2. How am I affecting this? Five of Wands reversed. Upright, this is a card of quarrel and strife—which implies an eventual resolution of a dispute—but reversed in this position, it could suggest that the querent is not fighting hard enough for herself, that she may need to “defend her turf” against others in the workplace who may desire her position. On the other hand, as we will discuss shortly, it could also just as easily suggest that the querent should “let her guard down,” abandon any combative attitude she may have, and “lighten up” around her coworkers.
3. How are others affecting this? Ten of Wands. In the workplace, this is a warning to the querent to be wary of anyone who places unrealistic expectations upon her. It’s also a warning against developing a “martyr complex” that excessive overwork can sometimes engender. It can also suggest a need —depending on the querent’s position—to delegate some activities, to refrain from being too much of a “micro-manager.”

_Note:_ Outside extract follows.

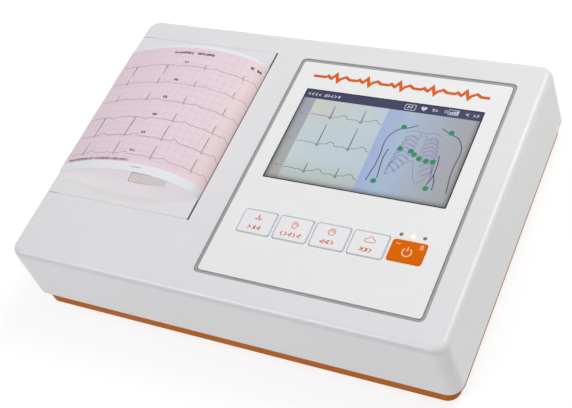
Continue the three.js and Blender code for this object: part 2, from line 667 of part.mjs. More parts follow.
const printer = new THREE.Group();
printer.add(printerDoor(), doorWindow(), ...hingePins(), ...platenParts());
printer.add(printerFrame(), ...driveParts(), ...headParts(), paperBay(), ...paperParts());
machine.add(printer);

machine.add(mainBoard(), patientBoard(), speaker(), ...sockets());

export default machine;
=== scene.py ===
"""Portable ECG recorder: the looks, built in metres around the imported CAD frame."""
import json
import math
import random

import bmesh
import bpy
from mathutils import Matrix, Vector


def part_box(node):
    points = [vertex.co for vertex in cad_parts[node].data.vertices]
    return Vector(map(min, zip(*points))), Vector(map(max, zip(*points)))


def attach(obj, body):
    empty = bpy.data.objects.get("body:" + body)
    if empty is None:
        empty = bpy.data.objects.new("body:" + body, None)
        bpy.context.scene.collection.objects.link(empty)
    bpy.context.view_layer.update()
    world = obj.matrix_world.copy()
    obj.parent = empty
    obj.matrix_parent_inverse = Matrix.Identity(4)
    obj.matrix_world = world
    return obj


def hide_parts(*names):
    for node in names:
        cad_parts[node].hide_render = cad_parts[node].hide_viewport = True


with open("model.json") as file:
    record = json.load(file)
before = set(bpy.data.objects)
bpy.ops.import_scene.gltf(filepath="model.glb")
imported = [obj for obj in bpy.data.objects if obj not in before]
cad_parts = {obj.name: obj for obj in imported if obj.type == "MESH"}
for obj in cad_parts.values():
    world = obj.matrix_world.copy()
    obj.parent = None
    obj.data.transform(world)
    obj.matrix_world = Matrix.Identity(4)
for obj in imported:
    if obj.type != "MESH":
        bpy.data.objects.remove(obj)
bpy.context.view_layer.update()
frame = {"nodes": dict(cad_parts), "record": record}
NODES = frame["nodes"]
RECORD = frame["record"]
BODY_OF = {n: body for body, nodes in RECORD["behaviour"]["bodies"].items() for n in nodes}
SLOT_OF = {row["node"]: row["material_slot"] for row in RECORD["subparts"]}
MM = 0.001

# ------------------------------------------------------------------ camera
CAMERA_PLACE = (0.2997, -0.3243, 0.5264)
CAMERA_AIM = (0.0145, -0.0221, 0.0422)
CAMERA_ROLL = math.radians(-24.89)
CAMERA_LENS = 72.92  # mm
CAMERA_SENSOR = 36.0  # mm across


def make_camera():
    data = bpy.data.cameras.new("camera")
    data.lens = CAMERA_LENS
    data.sensor_width = CAMERA_SENSOR
    data.clip_start = 0.01
    camera = bpy.data.objects.new("camera", data)
    aim = Vector(CAMERA_AIM) - Vector(CAMERA_PLACE)
    turn = aim.to_track_quat("-Z", "Y").to_matrix().to_4x4()
    roll = Matrix.Rotation(CAMERA_ROLL, 4, "Z")
    camera.matrix_world = Matrix.Translation(CAMERA_PLACE) @ turn @ roll
    bpy.context.scene.collection.objects.link(camera)
    bpy.context.scene.camera = camera


make_camera()


# ------------------------------------------------------------------ materials
def srgb(r, g, b):
    """A colour given as 0-255 screen values, as linear numbers."""
    def linear(v):
        v /= 255
        return v / 12.92 if v <= 0.04045 else ((v + 0.055) / 1.055) ** 2.4
    return linear(r), linear(g), linear(b), 1.0


class Shader:
    """A Principled material that is put together node by node."""

    def __init__(self, name, color, roughness, metallic=0.0, **sockets):
        self.material = bpy.data.materials.new(name)
        self.material.use_nodes = True
        self.tree = self.material.node_tree
        self.principled = self.tree.nodes["Principled BSDF"]
        self.color = color
        self.set(**{"Base Color": color, "Roughness": roughness, "Metallic": metallic})
        self.set(**{key.replace("_", " "): value for key, value in sockets.items()})
        self.where = self.node("ShaderNodeTexCoord").outputs["Object"]

    def set(self, **values):
        for key, value in values.items():
            self.principled.inputs[key].default_value = value

    def node(self, kind, **settings):
        made = self.tree.nodes.new(kind)
        for key, value in settings.items():
            setattr(made, key, value)
        return made

    def link(self, source, target):
        self.tree.links.new(source, target)

    def math(self, operation, a, b=0.0, c=0.0, clamp=False):
        made = self.node("ShaderNodeMath", operation=operation, use_clamp=clamp)
        for socket, value in zip(made.inputs, (a, b, c)):
            if isinstance(value, (int, float)):
                socket.default_value = value
            else:
                self.link(value, socket)
        return made.outputs[0]

    def noise(self, period, detail=2.0, stretch=(1, 1, 1)):
        mapping = self.node("ShaderNodeMapping")
        mapping.inputs["Scale"].default_value = stretch
        self.link(self.where, mapping.inputs["Vector"])
        made = self.node("ShaderNodeTexNoise")
        made.inputs["Scale"].default_value = 1 / period
        made.inputs["Detail"].default_value = detail
        self.link(mapping.outputs[0], made.inputs["Vector"])
        return made.outputs["Fac"]

    def spread(self, value, low, high, out_low, out_high):
        made = self.node("ShaderNodeMapRange")
        limits = {"From Min": low, "From Max": high, "To Min": out_low, "To Max": out_high}
        for key, number in limits.items():
            made.inputs[key].default_value = number
        self.link(value, made.inputs["Value"])
        return made.outputs[0]

    def mix(self, fac, a, b, blend="MIX"):
        made = self.node("ShaderNodeMix", data_type="RGBA", blend_type=blend)
        for index, value in ((0, fac), (6, a), (7, b)):
            if isinstance(value, (int, float, tuple)):
                made.inputs[index].default_value = value
            else:
                self.link(value, made.inputs[index])
        return made.outputs[2]

    def paint(self, source):
        self.link(source, self.principled.inputs["Base Color"])
        return self

    def mottle(self, period, amount):
        """Slow, faint change of tone over the surface."""
        r, g, b, _ = self.color
        dark = (r * (1 - amount), g * (1 - amount), b * (1 - amount), 1)
        light = (min(r * (1 + amount), 1), min(g * (1 + amount), 1), min(b * (1 + amount), 1), 1)
        return self.paint(self.mix(self.spread(self.noise(period), 0.3, 0.7, 0, 1), dark, light))

    def polish(self, period, low, high, stretch=(1, 1, 1)):
        """Roughness that changes from place to place."""
        value = self.spread(self.noise(period, 3, stretch), 0.3, 0.7, low, high)
        self.link(value, self.principled.inputs["Roughness"])
        return self

    def grain(self, period, depth, detail=2.0, stretch=(1, 1, 1)):
        """Fine relief, depth in metres."""
        bump = self.node("ShaderNodeBump")
        bump.inputs["Strength"].default_value = 1.0
        bump.inputs["Distance"].default_value = depth
        self.link(self.noise(period, detail, stretch), bump.inputs["Height"])
        self.link(bump.outputs[0], self.principled.inputs["Normal"])
        return self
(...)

4. What can I personally do? Two of Swords reversed. Upright, the card speaks to the limitations of ego, specifically its ability to constrain us and blind us to the greater, transcendent realities of our true Selves. If our only consciousness is Sword-consciousness, we will view our world as a dangerous place that must be ever subdued if not utterly destroyed. Reversed, it admonishes the querent not to fall in to the perceptual trap that ego springs for us, and of the need, from time to time, to detach our minds from the cognitive associations that we confuse for life’s spiritual truths. In the case of work or career, the querent should remember that her work and her Self are not the same thing! In our goal-driven workaholic culture, this simple truth is easily overlooked. In the end, the most important question we should ask ourselves and others is not “What do you do?” but “How do you live?”
5. What should I look for? Six of Cups. This is a card of miracles and memory, and it reminds us of what can happen if we “let our guard down” (Five of Wands reversed), “unbind our mind” (Two of Swords reversed) and offer up the gift of love for its own sake. In the workplace, this can mean offering to help a coworker on a project, or if in a supervisory role, to recognize the achievements of one’s employees with praises (or even raises!). More than anything, it reminds us of the power we have within us to brighten any environment in which we find ourselves with a sunny and generous attitude.
6. What should I avoid? Five of Swords. This is one of the “worst” cards in the Tarot deck, and in this position, it’s a stark warning against getting involved in a war of egos. No matter who “wins” such a war, both sides get hurt in the long run. Sometimes, it’s best to “lay down the sword” and walk away, and it also suggests that the meaning of the reversed FIve of Wands discussed above is to let go of any quarrelsome feelings we may feel for others, be it in the workplace or anywhere else in life.
7. What is the likely outcome? King of Wands. Since this spread has revolved around the dual themes of work (Wands) and conflict (the Fives), the King of Wands here could suggest the need of a third party to bring the matter to a close. This could be a work supervisor, an arbitrator or advisor, or even a personal attorney. It could caution the querent against making any rash decisions (the King of Wands possesses a mercurial temper), and it could also suggest that no matter how difficult things may seem to the querent at the present, what she is enduring is a kind of “trial by fire” and that, if she applies equal parts patience and persistence to the matter, she will survive her trial just as the mythic salamander, the King of Wands’ mascot, survives his alchemical trial by fire.
Overall, with five cards upright, and with two reversed cards mitigating their somewhat negative connotations, the overall ‘energy field” surrounding this spread bodes rather well for the querent, but she’ll need to “lose her attitude,” avoid striving for its own sake, and open her heart more freely to others if she wishes her fortunes to improve in the manner she desires. Life is a celebration, not a competition, no matter what our bosses and managers tell us.